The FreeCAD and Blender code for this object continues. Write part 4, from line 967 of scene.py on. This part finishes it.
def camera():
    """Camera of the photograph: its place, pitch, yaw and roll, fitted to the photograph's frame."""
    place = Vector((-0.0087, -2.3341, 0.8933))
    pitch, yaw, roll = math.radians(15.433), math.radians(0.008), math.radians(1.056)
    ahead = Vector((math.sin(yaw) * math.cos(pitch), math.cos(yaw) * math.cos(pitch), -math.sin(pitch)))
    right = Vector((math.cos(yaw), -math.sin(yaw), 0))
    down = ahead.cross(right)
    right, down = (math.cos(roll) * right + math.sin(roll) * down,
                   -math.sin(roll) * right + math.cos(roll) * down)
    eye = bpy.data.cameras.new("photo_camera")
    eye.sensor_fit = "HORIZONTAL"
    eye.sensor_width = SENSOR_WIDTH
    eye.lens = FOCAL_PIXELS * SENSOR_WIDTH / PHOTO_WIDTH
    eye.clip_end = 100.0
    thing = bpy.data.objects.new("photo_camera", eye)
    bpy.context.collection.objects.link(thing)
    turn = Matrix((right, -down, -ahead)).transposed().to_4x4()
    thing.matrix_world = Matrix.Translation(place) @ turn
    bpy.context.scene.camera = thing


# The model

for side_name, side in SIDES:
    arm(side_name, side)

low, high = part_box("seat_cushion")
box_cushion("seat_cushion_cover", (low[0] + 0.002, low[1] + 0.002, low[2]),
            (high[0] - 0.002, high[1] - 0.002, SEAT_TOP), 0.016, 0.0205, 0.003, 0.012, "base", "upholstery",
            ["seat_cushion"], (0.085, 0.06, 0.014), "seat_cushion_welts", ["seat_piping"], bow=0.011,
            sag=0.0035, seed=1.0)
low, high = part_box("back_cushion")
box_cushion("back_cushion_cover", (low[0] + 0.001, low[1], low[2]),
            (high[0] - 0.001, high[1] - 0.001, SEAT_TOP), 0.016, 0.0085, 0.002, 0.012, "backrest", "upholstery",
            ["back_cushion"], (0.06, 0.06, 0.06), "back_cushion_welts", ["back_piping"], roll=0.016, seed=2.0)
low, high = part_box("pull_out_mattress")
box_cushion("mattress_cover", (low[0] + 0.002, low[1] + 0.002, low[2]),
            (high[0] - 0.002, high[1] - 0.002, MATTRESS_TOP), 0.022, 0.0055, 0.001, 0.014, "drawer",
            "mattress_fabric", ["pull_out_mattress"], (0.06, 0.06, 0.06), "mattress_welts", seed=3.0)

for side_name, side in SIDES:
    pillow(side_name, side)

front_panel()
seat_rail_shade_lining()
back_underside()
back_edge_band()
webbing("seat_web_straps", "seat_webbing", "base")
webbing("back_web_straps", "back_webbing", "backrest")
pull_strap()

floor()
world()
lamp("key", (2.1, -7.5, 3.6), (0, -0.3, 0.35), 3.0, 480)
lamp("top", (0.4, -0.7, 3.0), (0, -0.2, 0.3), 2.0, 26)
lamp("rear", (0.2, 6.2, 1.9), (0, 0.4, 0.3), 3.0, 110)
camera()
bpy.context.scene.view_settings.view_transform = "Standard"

· · · ·

What is expected — Copy exactly the lines that run from the first line of the data to the line containing "arm(side_name, side)", please, with both ends included and nothing else.

Exercise output —
The FreeCAD and Blender code for this object continues. Write part 4, from line 967 of scene.py on. This part finishes it.
def camera():
    """Camera of the photograph: its place, pitch, yaw and roll, fitted to the photograph's frame."""
    place = Vector((-0.0087, -2.3341, 0.8933))
    pitch, yaw, roll = math.radians(15.433), math.radians(0.008), math.radians(1.056)
    ahead = Vector((math.sin(yaw) * math.cos(pitch), math.cos(yaw) * math.cos(pitch), -math.sin(pitch)))
    right = Vector((math.cos(yaw), -math.sin(yaw), 0))
    down = ahead.cross(right)
    right, down = (math.cos(roll) * right + math.sin(roll) * down,
                   -math.sin(roll) * right + math.cos(roll) * down)
    eye = bpy.data.cameras.new("photo_camera")
    eye.sensor_fit = "HORIZONTAL"
    eye.sensor_width = SENSOR_WIDTH
    eye.lens = FOCAL_PIXELS * SENSOR_WIDTH / PHOTO_WIDTH
    eye.clip_end = 100.0
    thing = bpy.data.objects.new("photo_camera", eye)
    bpy.context.collection.objects.link(thing)
    turn = Matrix((right, -down, -ahead)).transposed().to_4x4()
    thing.matrix_world = Matrix.Translation(place) @ turn
    bpy.context.scene.camera = thing


# The model

for side_name, side in SIDES:
    arm(side_name, side)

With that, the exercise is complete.